Records for this exercise:

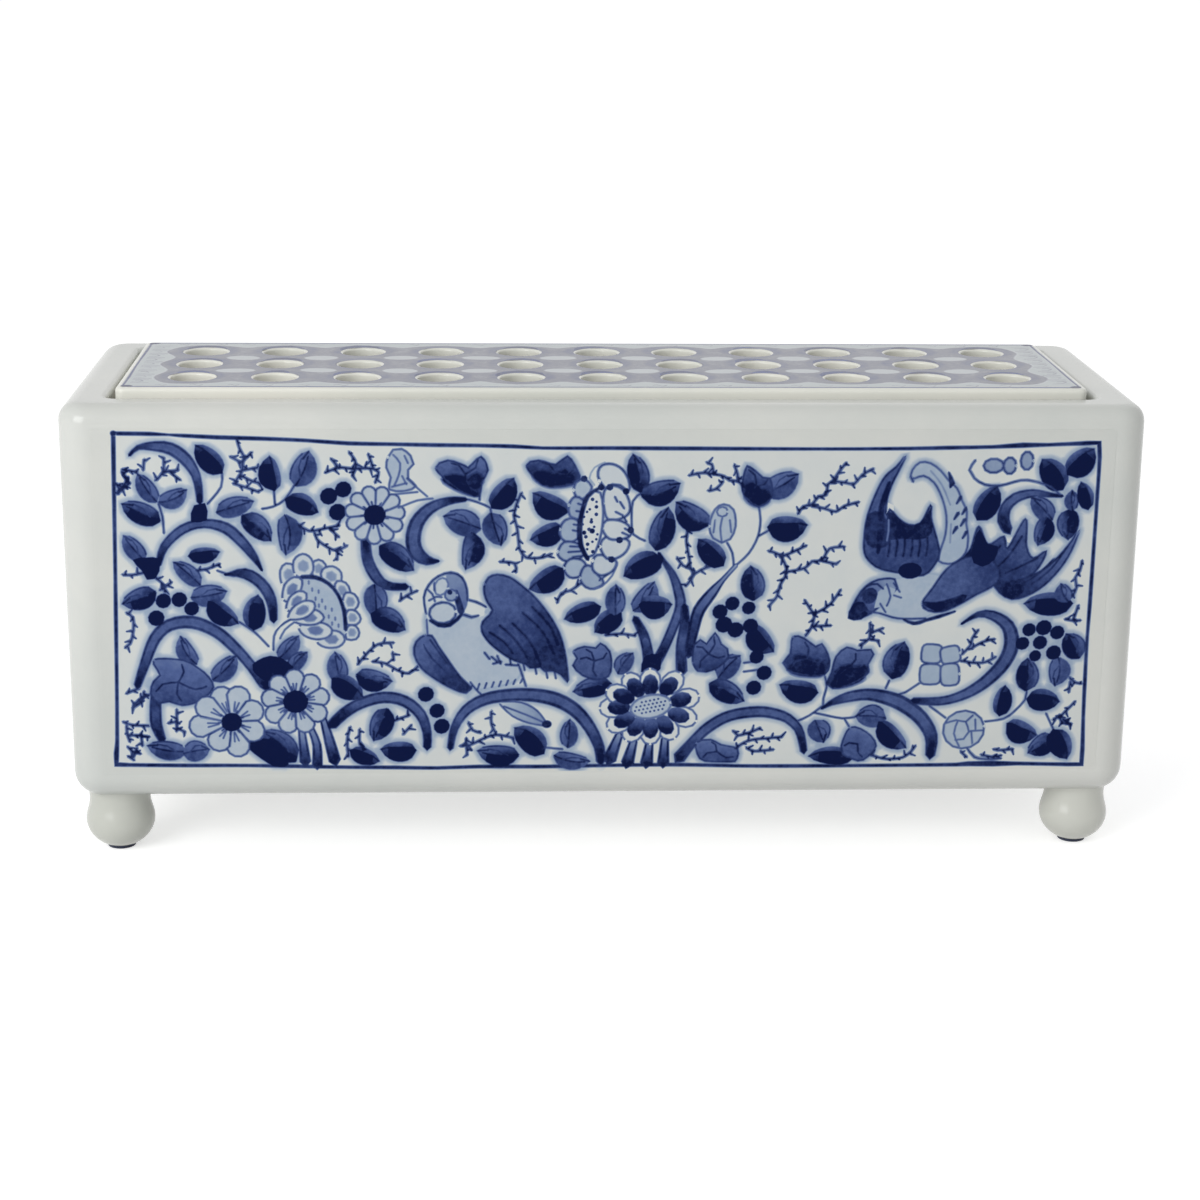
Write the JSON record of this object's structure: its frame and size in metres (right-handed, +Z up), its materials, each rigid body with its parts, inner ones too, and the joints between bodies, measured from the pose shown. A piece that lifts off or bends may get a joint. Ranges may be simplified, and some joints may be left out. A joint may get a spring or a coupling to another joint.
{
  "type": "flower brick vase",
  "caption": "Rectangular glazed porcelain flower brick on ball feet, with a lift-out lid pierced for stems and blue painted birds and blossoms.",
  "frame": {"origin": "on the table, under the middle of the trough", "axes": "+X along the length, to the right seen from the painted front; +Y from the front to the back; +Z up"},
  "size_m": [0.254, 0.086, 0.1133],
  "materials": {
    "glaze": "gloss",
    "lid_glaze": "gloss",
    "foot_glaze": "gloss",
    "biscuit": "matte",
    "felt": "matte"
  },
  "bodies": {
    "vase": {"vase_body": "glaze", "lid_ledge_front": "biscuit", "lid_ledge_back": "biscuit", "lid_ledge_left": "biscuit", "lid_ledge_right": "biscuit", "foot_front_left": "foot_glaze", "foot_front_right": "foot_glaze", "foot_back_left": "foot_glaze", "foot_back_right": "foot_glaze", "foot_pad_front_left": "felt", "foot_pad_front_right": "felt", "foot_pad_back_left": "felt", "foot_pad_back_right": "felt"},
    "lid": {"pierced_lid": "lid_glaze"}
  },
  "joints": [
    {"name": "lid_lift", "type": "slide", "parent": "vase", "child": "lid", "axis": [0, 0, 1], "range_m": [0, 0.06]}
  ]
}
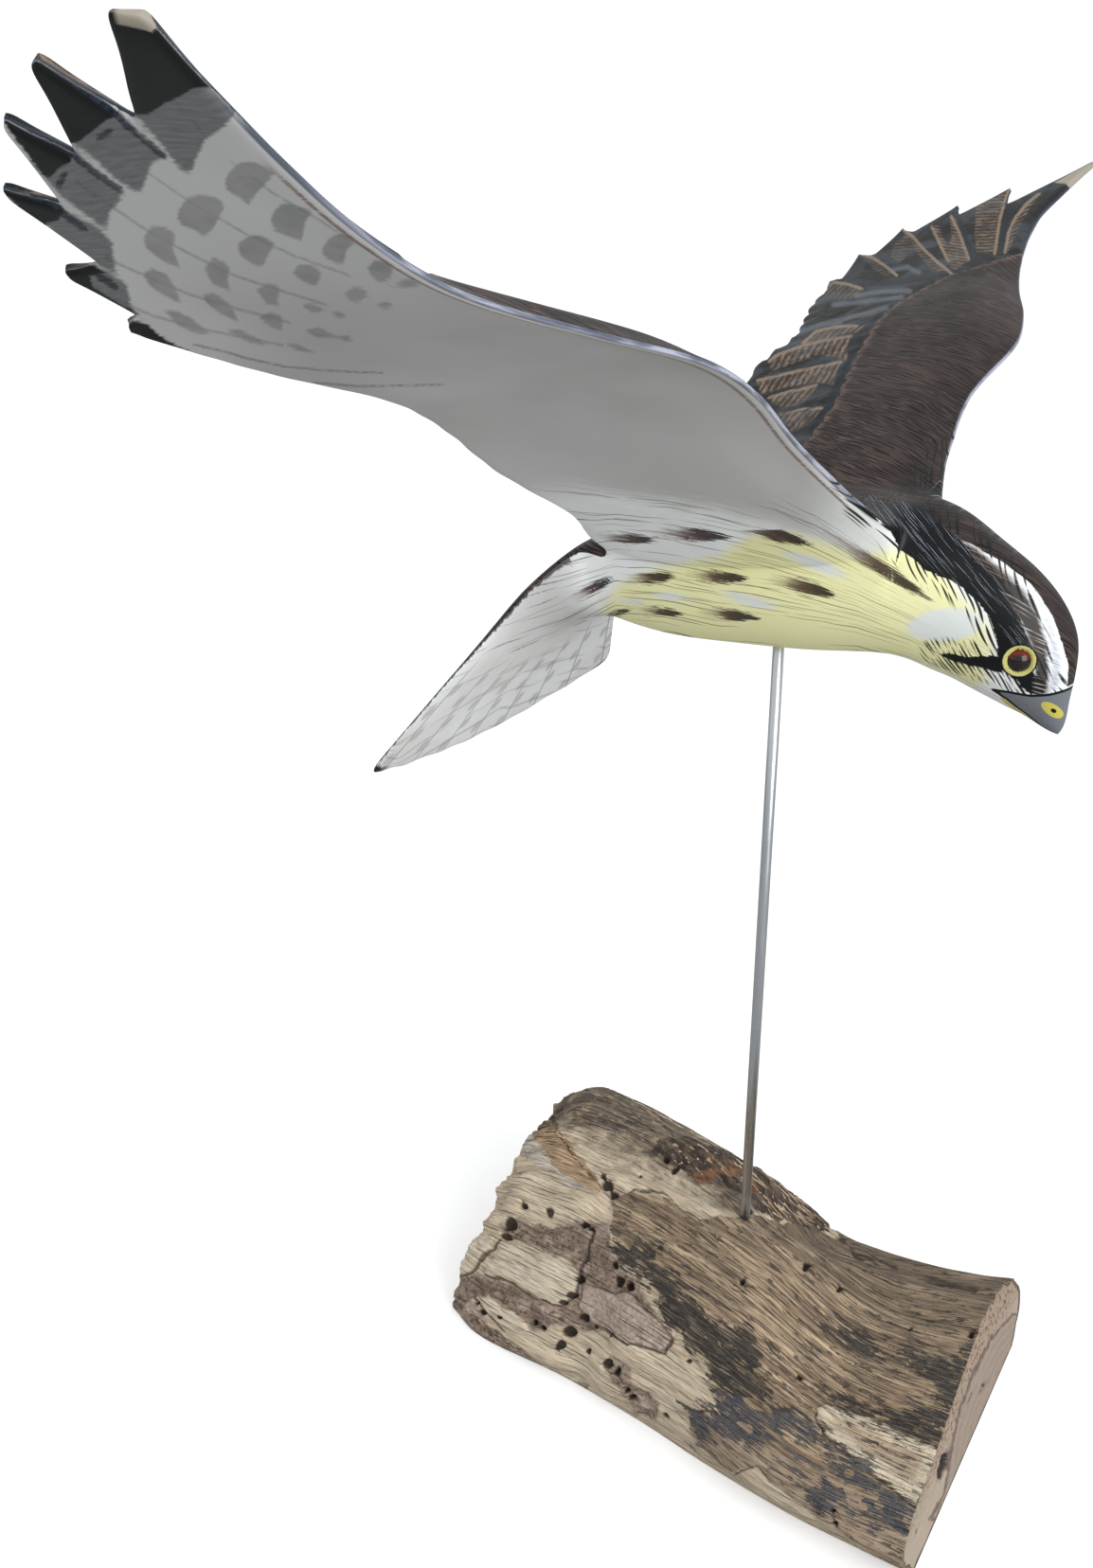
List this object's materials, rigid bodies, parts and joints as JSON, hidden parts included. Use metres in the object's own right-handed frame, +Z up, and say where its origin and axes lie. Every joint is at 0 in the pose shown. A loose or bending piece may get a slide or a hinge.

What to do:
Reproduce all of the records exactly.

Written solution:
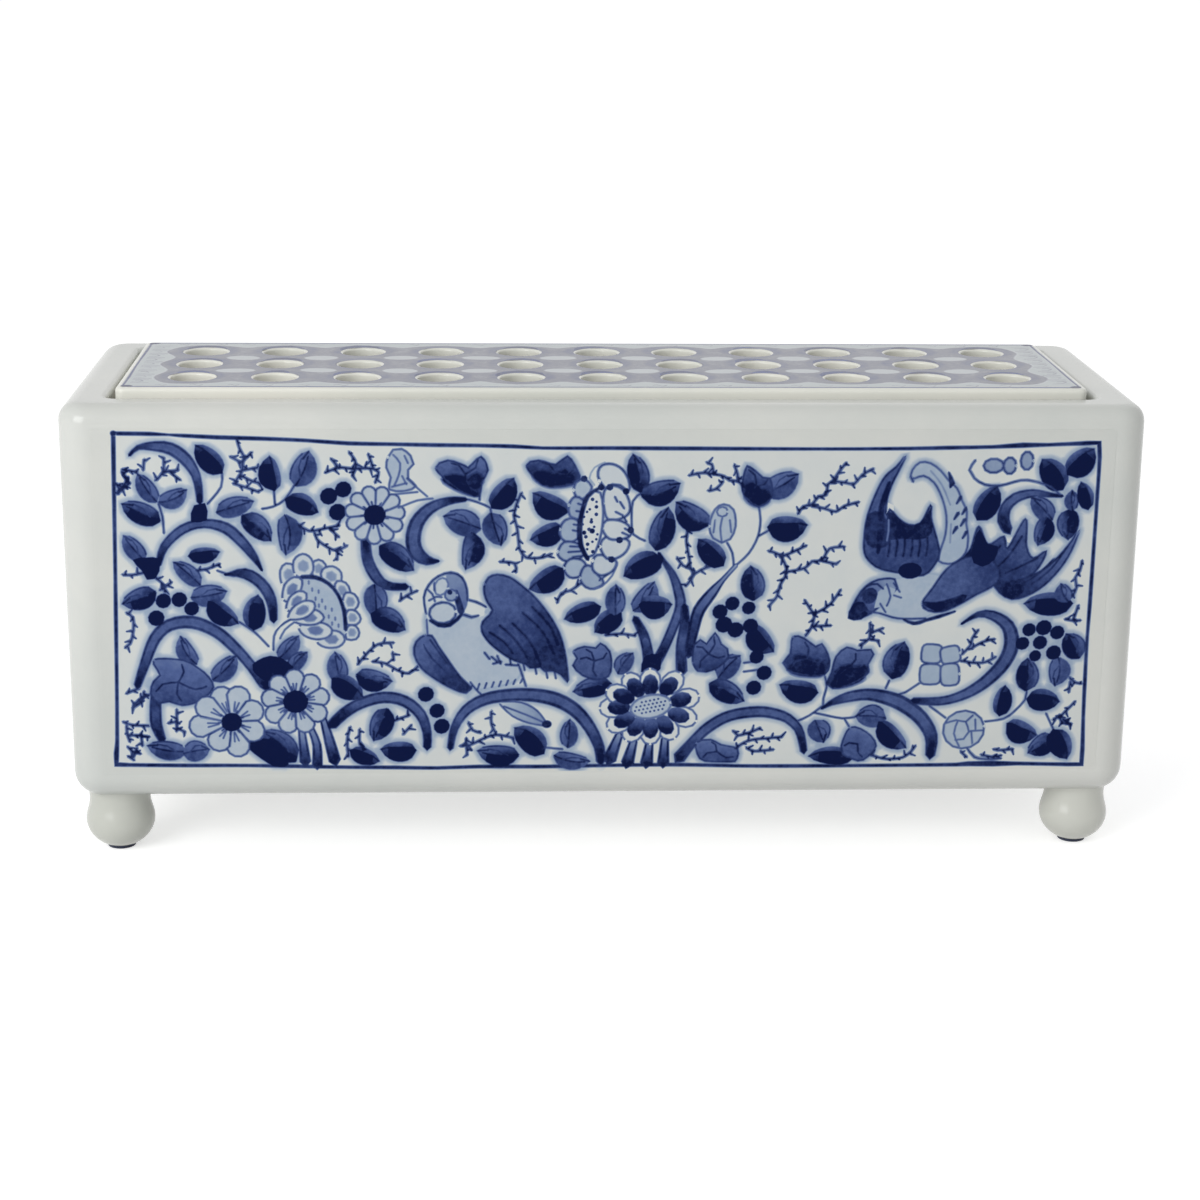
Write the JSON record of this object's structure: its frame and size in metres (right-handed, +Z up), its materials, each rigid body with its parts, inner ones too, and the joints between bodies, measured from the pose shown. A piece that lifts off or bends may get a joint. Ranges may be simplified, and some joints may be left out. A joint may get a spring or a coupling to another joint.
{
  "type": "flower brick vase",
  "caption": "Rectangular glazed porcelain flower brick on ball feet, with a lift-out lid pierced for stems and blue painted birds and blossoms.",
  "frame": {"origin": "on the table, under the middle of the trough", "axes": "+X along the length, to the right seen from the painted front; +Y from the front to the back; +Z up"},
  "size_m": [0.254, 0.086, 0.1133],
  "materials": {
    "glaze": "gloss",
    "lid_glaze": "gloss",
    "foot_glaze": "gloss",
    "biscuit": "matte",
    "felt": "matte"
  },
  "bodies": {
    "vase": {"vase_body": "glaze", "lid_ledge_front": "biscuit", "lid_ledge_back": "biscuit", "lid_ledge_left": "biscuit", "lid_ledge_right": "biscuit", "foot_front_left": "foot_glaze", "foot_front_right": "foot_glaze", "foot_back_left": "foot_glaze", "foot_back_right": "foot_glaze", "foot_pad_front_left": "felt", "foot_pad_front_right": "felt", "foot_pad_back_left": "felt", "foot_pad_back_right": "felt"},
    "lid": {"pierced_lid": "lid_glaze"}
  },
  "joints": [
    {"name": "lid_lift", "type": "slide", "parent": "vase", "child": "lid", "axis": [0, 0, 1], "range_m": [0, 0.06]}
  ]
}
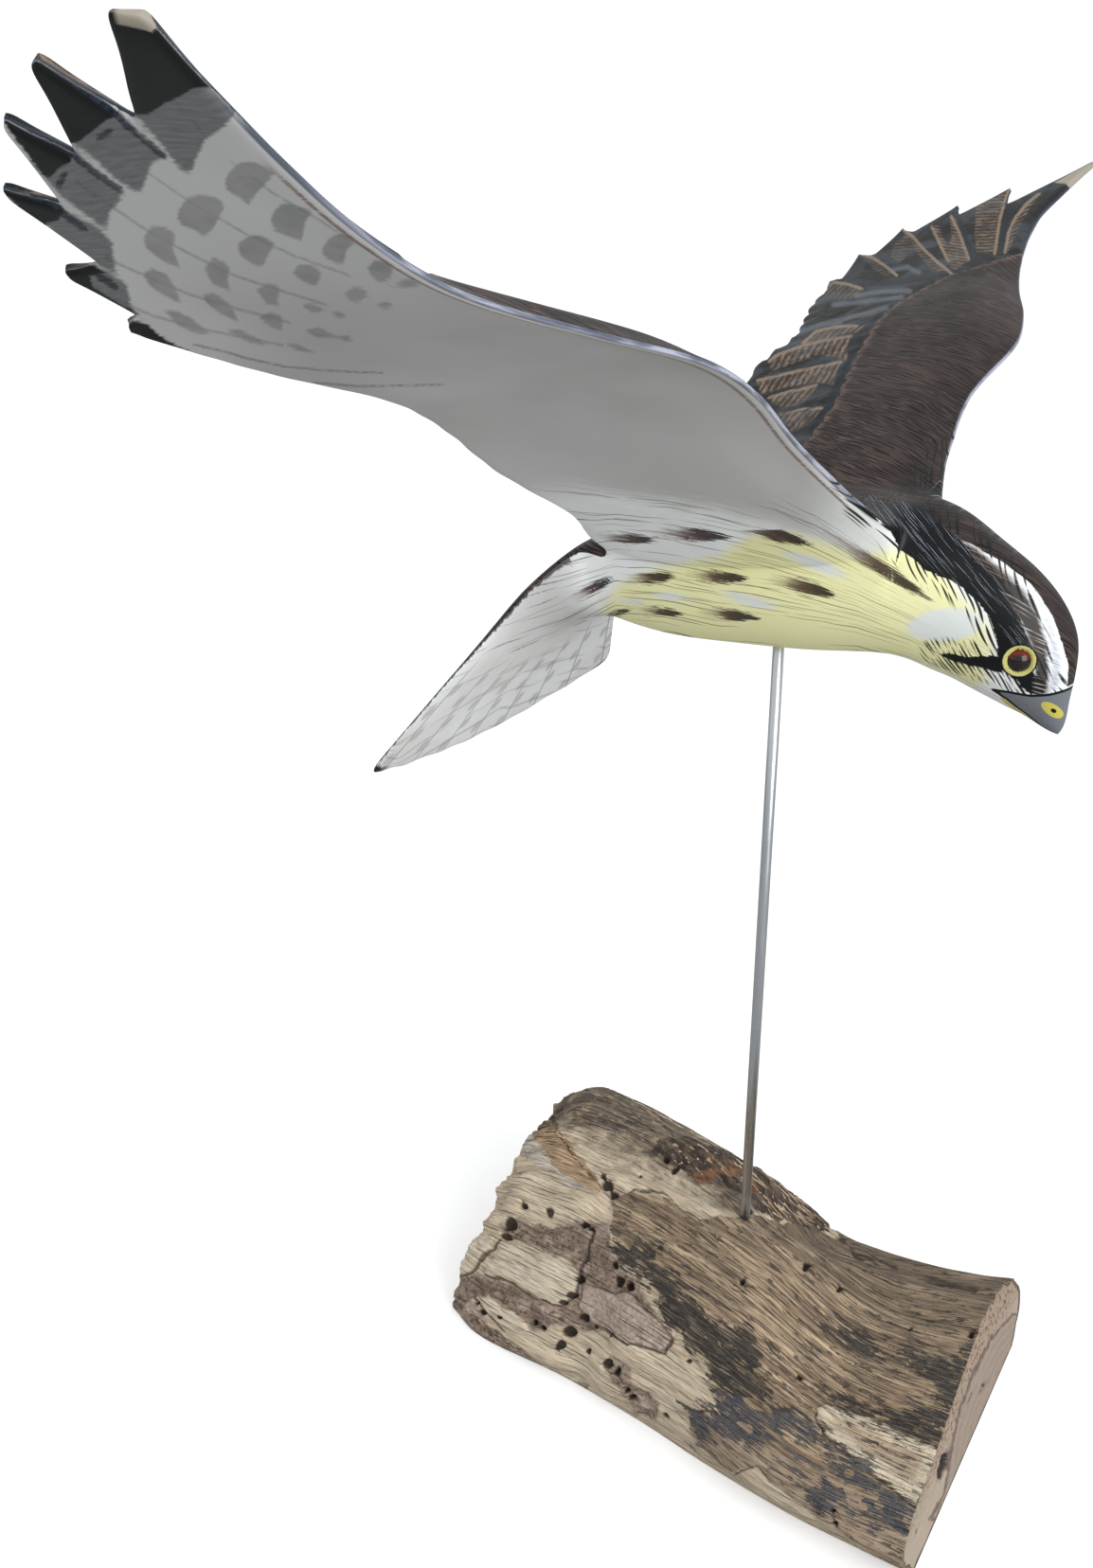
List this object's materials, rigid bodies, parts and joints as JSON, hidden parts included. Use metres in the object's own right-handed frame, +Z up, and say where its origin and axes lie. Every joint is at 0 in the pose shown. A loose or bending piece may get a slide or a hinge.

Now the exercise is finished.